Short exercise — Collect each line containing "this".

(Stored items from a collection)
----

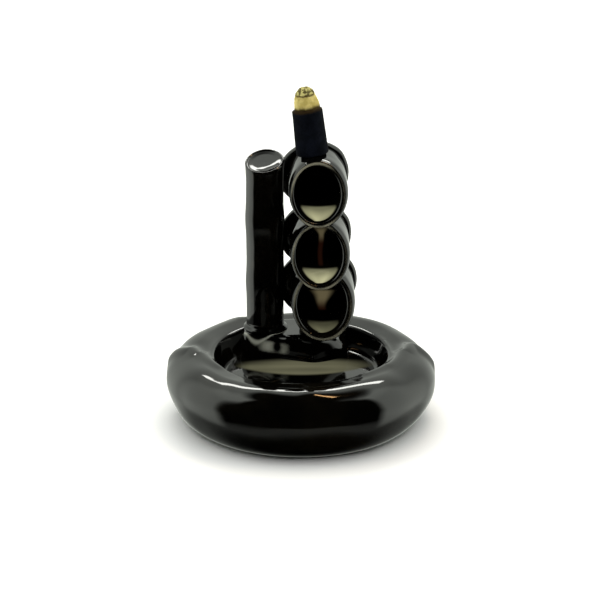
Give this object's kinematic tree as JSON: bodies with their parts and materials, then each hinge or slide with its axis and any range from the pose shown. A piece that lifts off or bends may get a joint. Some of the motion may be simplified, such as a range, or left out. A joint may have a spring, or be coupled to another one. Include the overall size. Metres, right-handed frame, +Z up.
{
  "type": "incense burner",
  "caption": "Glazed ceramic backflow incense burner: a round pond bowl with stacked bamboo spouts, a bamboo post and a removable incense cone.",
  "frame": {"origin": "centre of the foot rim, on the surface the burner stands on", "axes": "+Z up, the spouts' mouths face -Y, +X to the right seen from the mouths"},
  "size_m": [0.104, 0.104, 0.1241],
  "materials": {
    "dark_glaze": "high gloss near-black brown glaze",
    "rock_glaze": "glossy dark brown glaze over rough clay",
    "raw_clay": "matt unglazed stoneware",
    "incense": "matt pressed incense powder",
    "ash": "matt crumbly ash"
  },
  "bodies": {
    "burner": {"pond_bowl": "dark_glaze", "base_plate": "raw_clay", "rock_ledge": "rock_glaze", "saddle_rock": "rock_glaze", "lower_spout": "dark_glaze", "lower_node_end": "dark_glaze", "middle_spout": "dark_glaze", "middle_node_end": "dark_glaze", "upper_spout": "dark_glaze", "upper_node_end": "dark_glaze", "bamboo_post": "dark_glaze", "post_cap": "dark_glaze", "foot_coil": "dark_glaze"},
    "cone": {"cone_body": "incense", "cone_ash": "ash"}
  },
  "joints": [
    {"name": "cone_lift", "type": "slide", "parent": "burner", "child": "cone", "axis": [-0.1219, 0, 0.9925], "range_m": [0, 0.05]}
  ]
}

----

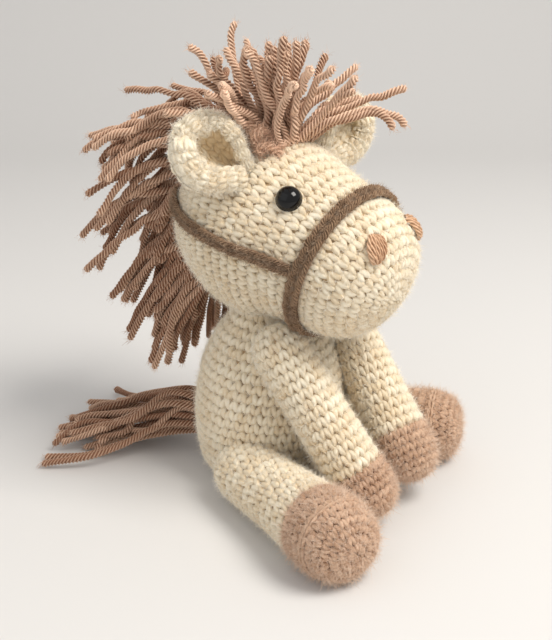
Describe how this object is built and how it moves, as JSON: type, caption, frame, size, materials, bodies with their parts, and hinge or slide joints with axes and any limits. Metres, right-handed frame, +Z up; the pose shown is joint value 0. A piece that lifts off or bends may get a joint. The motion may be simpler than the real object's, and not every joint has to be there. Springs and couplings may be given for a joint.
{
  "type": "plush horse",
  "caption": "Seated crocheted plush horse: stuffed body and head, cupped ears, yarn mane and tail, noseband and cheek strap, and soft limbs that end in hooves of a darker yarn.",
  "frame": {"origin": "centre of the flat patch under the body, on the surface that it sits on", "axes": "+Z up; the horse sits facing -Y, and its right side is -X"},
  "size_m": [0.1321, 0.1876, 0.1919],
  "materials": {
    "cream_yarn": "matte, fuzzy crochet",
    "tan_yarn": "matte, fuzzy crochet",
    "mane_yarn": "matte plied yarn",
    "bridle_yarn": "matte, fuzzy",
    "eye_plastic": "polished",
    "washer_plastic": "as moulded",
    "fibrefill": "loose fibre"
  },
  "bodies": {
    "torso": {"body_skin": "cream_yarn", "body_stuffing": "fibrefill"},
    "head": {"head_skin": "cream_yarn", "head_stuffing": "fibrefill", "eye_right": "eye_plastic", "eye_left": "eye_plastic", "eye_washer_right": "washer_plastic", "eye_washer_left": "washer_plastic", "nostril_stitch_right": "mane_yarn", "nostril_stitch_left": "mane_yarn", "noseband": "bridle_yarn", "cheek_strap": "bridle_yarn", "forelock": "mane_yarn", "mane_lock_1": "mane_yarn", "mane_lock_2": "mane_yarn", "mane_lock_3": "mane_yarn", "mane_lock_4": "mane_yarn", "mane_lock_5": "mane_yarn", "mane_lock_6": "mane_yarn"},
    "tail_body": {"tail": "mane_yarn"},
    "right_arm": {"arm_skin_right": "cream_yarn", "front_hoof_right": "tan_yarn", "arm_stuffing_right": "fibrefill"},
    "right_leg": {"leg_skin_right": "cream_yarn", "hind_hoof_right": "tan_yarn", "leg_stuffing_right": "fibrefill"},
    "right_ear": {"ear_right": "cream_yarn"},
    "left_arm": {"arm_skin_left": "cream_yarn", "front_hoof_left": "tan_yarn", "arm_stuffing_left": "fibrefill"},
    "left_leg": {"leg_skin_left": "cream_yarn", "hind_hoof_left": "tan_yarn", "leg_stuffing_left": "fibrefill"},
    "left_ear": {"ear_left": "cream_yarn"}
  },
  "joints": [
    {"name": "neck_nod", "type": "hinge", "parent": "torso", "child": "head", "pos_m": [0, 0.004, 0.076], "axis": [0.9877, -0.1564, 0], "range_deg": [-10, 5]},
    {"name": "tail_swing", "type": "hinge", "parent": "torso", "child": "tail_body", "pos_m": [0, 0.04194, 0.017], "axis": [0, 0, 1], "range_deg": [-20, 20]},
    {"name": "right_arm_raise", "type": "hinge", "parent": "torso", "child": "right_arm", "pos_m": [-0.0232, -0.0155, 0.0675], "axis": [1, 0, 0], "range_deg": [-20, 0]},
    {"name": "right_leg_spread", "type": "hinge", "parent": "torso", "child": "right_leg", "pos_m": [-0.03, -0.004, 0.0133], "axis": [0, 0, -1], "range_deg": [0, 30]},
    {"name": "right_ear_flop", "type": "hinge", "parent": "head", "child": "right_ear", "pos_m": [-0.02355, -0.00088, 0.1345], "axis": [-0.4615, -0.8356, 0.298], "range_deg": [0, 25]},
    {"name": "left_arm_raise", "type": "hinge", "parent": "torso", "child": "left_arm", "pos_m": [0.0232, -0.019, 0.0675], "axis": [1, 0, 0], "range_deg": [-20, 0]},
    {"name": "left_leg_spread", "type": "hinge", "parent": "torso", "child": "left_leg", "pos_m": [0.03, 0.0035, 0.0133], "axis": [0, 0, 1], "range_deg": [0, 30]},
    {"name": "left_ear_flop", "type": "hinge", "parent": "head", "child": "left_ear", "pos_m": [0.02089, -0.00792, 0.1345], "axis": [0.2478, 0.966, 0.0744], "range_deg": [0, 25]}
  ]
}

----

Response —
Give this object's kinematic tree as JSON: bodies with their parts and materials, then each hinge or slide with its axis and any range from the pose shown. A piece that lifts off or bends may get a joint. Some of the motion may be simplified, such as a range, or left out. A joint may have a spring, or be coupled to another one. Include the overall size. Metres, right-handed frame, +Z up.
Describe how this object is built and how it moves, as JSON: type, caption, frame, size, materials, bodies with their parts, and hinge or slide joints with axes and any limits. Metres, right-handed frame, +Z up; the pose shown is joint value 0. A piece that lifts off or bends may get a joint. The motion may be simpler than the real object's, and not every joint has to be there. Springs and couplings may be given for a joint.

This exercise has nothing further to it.